--- Goal ---
Restate all of the data exactly.

--- Data segment ---
..........

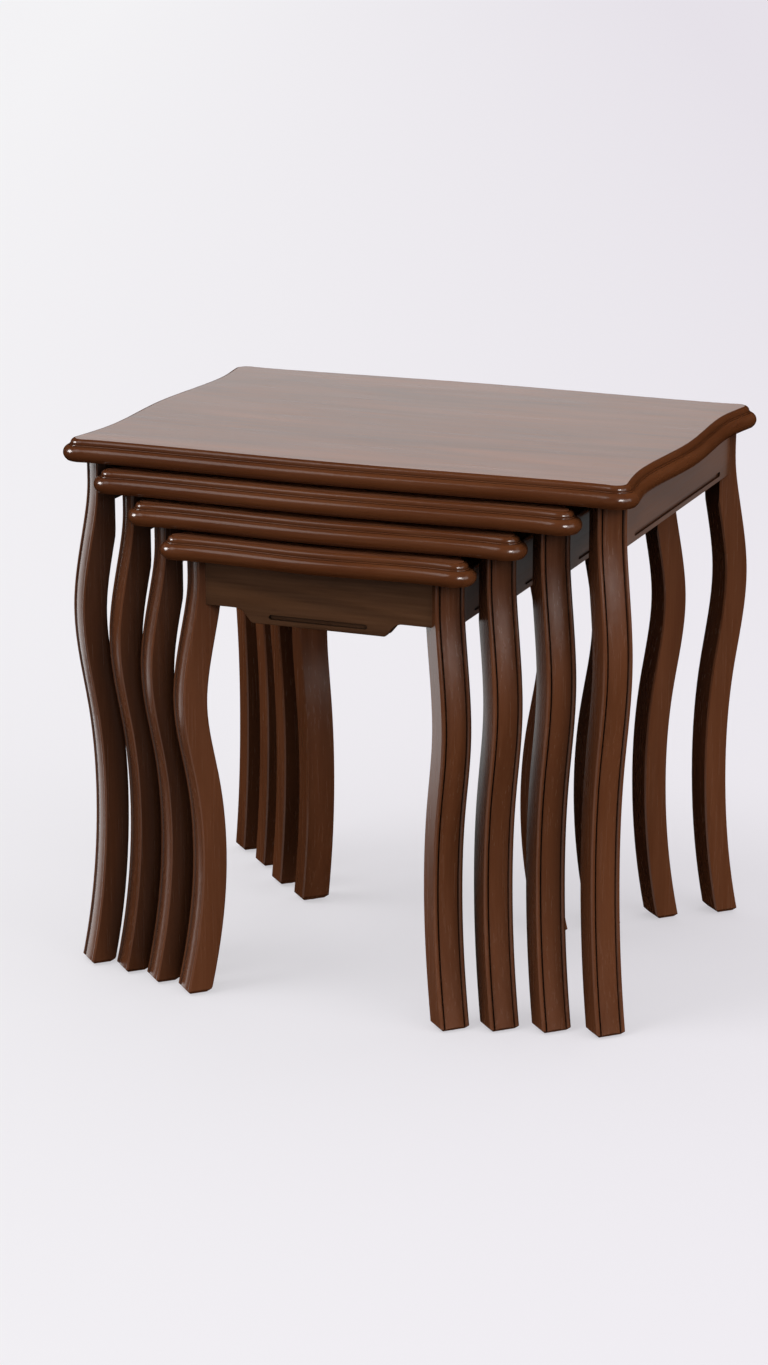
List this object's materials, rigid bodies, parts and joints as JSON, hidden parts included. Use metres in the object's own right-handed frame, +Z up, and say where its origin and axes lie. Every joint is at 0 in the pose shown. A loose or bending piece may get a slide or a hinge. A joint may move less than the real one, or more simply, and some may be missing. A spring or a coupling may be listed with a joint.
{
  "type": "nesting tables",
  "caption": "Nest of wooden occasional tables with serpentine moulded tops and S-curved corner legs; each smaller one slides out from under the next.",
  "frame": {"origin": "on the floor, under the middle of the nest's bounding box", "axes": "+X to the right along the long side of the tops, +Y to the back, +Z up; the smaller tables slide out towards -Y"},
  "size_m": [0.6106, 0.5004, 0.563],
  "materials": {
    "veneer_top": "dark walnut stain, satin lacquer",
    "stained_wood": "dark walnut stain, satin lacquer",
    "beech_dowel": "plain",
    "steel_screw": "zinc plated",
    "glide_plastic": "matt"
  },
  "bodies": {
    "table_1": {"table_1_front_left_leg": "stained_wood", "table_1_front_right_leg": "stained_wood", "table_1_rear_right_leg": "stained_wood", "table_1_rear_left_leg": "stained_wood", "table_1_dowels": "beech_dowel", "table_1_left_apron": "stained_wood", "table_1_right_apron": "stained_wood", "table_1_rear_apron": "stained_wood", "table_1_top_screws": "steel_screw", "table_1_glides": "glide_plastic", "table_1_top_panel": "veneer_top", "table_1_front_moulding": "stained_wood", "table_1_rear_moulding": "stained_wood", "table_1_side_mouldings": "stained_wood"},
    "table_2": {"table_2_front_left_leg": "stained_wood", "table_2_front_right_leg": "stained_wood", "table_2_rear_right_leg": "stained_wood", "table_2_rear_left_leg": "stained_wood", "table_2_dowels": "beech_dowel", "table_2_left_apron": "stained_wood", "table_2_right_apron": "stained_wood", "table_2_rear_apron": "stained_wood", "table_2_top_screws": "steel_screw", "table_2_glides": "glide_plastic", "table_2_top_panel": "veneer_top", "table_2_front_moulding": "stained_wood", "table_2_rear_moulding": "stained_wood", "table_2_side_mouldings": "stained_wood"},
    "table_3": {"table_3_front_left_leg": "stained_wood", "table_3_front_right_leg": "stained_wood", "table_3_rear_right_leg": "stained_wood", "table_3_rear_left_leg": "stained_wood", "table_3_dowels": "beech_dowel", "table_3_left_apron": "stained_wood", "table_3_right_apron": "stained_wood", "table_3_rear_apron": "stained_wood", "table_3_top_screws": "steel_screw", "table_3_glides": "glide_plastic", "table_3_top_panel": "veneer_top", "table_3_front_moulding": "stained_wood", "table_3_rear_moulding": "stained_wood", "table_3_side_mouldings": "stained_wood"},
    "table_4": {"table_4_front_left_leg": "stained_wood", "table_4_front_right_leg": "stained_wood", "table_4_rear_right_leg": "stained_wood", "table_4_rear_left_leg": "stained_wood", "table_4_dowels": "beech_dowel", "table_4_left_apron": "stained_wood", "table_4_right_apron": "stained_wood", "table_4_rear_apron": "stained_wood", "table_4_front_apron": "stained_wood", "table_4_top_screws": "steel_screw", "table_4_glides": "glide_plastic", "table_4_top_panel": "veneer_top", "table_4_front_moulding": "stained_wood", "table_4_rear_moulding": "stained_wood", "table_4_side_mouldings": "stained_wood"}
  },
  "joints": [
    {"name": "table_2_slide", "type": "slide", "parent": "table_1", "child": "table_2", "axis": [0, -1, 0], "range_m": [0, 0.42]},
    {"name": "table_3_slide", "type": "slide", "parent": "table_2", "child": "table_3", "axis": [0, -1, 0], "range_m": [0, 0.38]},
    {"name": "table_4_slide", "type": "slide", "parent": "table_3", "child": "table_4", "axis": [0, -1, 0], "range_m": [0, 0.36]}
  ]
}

..........

--- Written answer ---
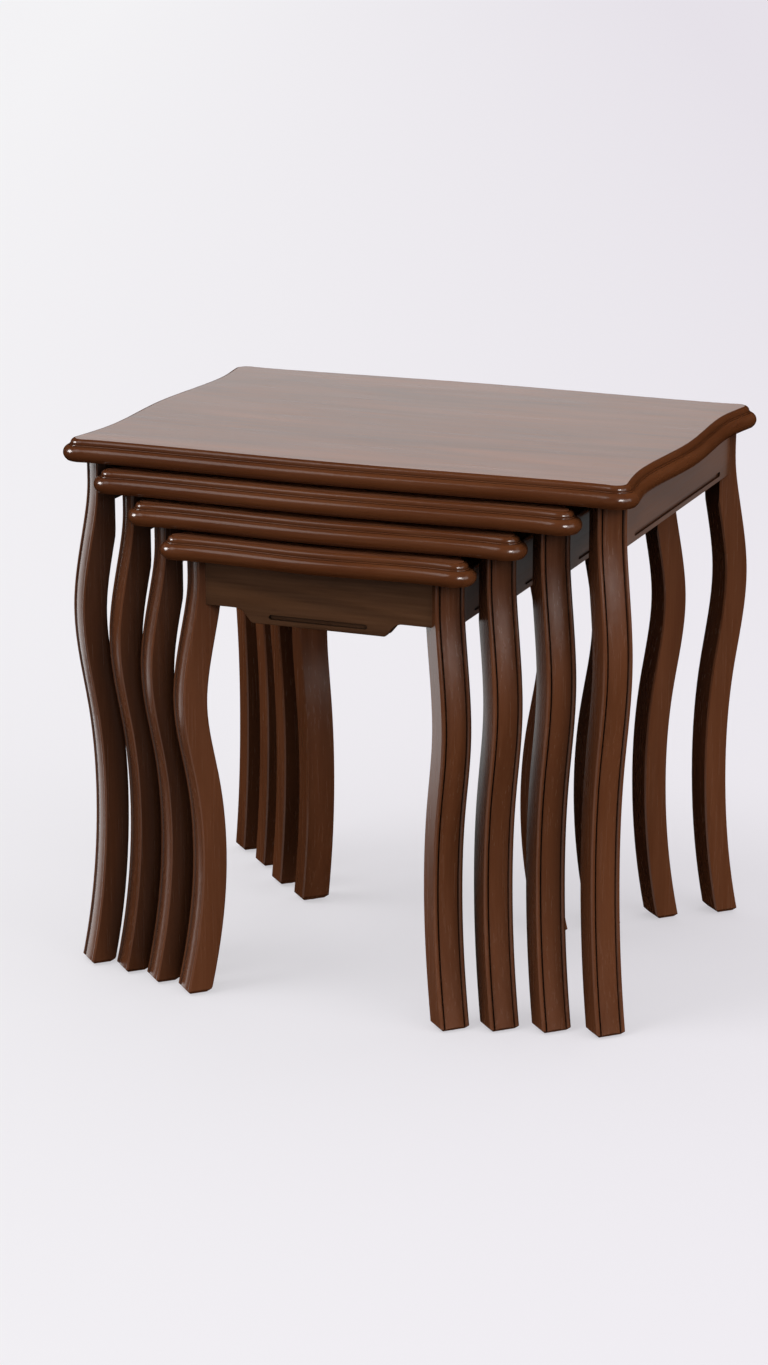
List this object's materials, rigid bodies, parts and joints as JSON, hidden parts included. Use metres in the object's own right-handed frame, +Z up, and say where its origin and axes lie. Every joint is at 0 in the pose shown. A loose or bending piece may get a slide or a hinge. A joint may move less than the real one, or more simply, and some may be missing. A spring or a coupling may be listed with a joint.
{
  "type": "nesting tables",
  "caption": "Nest of wooden occasional tables with serpentine moulded tops and S-curved corner legs; each smaller one slides out from under the next.",
  "frame": {"origin": "on the floor, under the middle of the nest's bounding box", "axes": "+X to the right along the long side of the tops, +Y to the back, +Z up; the smaller tables slide out towards -Y"},
  "size_m": [0.6106, 0.5004, 0.563],
  "materials": {
    "veneer_top": "dark walnut stain, satin lacquer",
    "stained_wood": "dark walnut stain, satin lacquer",
    "beech_dowel": "plain",
    "steel_screw": "zinc plated",
    "glide_plastic": "matt"
  },
  "bodies": {
    "table_1": {"table_1_front_left_leg": "stained_wood", "table_1_front_right_leg": "stained_wood", "table_1_rear_right_leg": "stained_wood", "table_1_rear_left_leg": "stained_wood", "table_1_dowels": "beech_dowel", "table_1_left_apron": "stained_wood", "table_1_right_apron": "stained_wood", "table_1_rear_apron": "stained_wood", "table_1_top_screws": "steel_screw", "table_1_glides": "glide_plastic", "table_1_top_panel": "veneer_top", "table_1_front_moulding": "stained_wood", "table_1_rear_moulding": "stained_wood", "table_1_side_mouldings": "stained_wood"},
    "table_2": {"table_2_front_left_leg": "stained_wood", "table_2_front_right_leg": "stained_wood", "table_2_rear_right_leg": "stained_wood", "table_2_rear_left_leg": "stained_wood", "table_2_dowels": "beech_dowel", "table_2_left_apron": "stained_wood", "table_2_right_apron": "stained_wood", "table_2_rear_apron": "stained_wood", "table_2_top_screws": "steel_screw", "table_2_glides": "glide_plastic", "table_2_top_panel": "veneer_top", "table_2_front_moulding": "stained_wood", "table_2_rear_moulding": "stained_wood", "table_2_side_mouldings": "stained_wood"},
    "table_3": {"table_3_front_left_leg": "stained_wood", "table_3_front_right_leg": "stained_wood", "table_3_rear_right_leg": "stained_wood", "table_3_rear_left_leg": "stained_wood", "table_3_dowels": "beech_dowel", "table_3_left_apron": "stained_wood", "table_3_right_apron": "stained_wood", "table_3_rear_apron": "stained_wood", "table_3_top_screws": "steel_screw", "table_3_glides": "glide_plastic", "table_3_top_panel": "veneer_top", "table_3_front_moulding": "stained_wood", "table_3_rear_moulding": "stained_wood", "table_3_side_mouldings": "stained_wood"},
    "table_4": {"table_4_front_left_leg": "stained_wood", "table_4_front_right_leg": "stained_wood", "table_4_rear_right_leg": "stained_wood", "table_4_rear_left_leg": "stained_wood", "table_4_dowels": "beech_dowel", "table_4_left_apron": "stained_wood", "table_4_right_apron": "stained_wood", "table_4_rear_apron": "stained_wood", "table_4_front_apron": "stained_wood", "table_4_top_screws": "steel_screw", "table_4_glides": "glide_plastic", "table_4_top_panel": "veneer_top", "table_4_front_moulding": "stained_wood", "table_4_rear_moulding": "stained_wood", "table_4_side_mouldings": "stained_wood"}
  },
  "joints": [
    {"name": "table_2_slide", "type": "slide", "parent": "table_1", "child": "table_2", "axis": [0, -1, 0], "range_m": [0, 0.42]},
    {"name": "table_3_slide", "type": "slide", "parent": "table_2", "child": "table_3", "axis": [0, -1, 0], "range_m": [0, 0.38]},
    {"name": "table_4_slide", "type": "slide", "parent": "table_3", "child": "table_4", "axis": [0, -1, 0], "range_m": [0, 0.36]}
  ]
}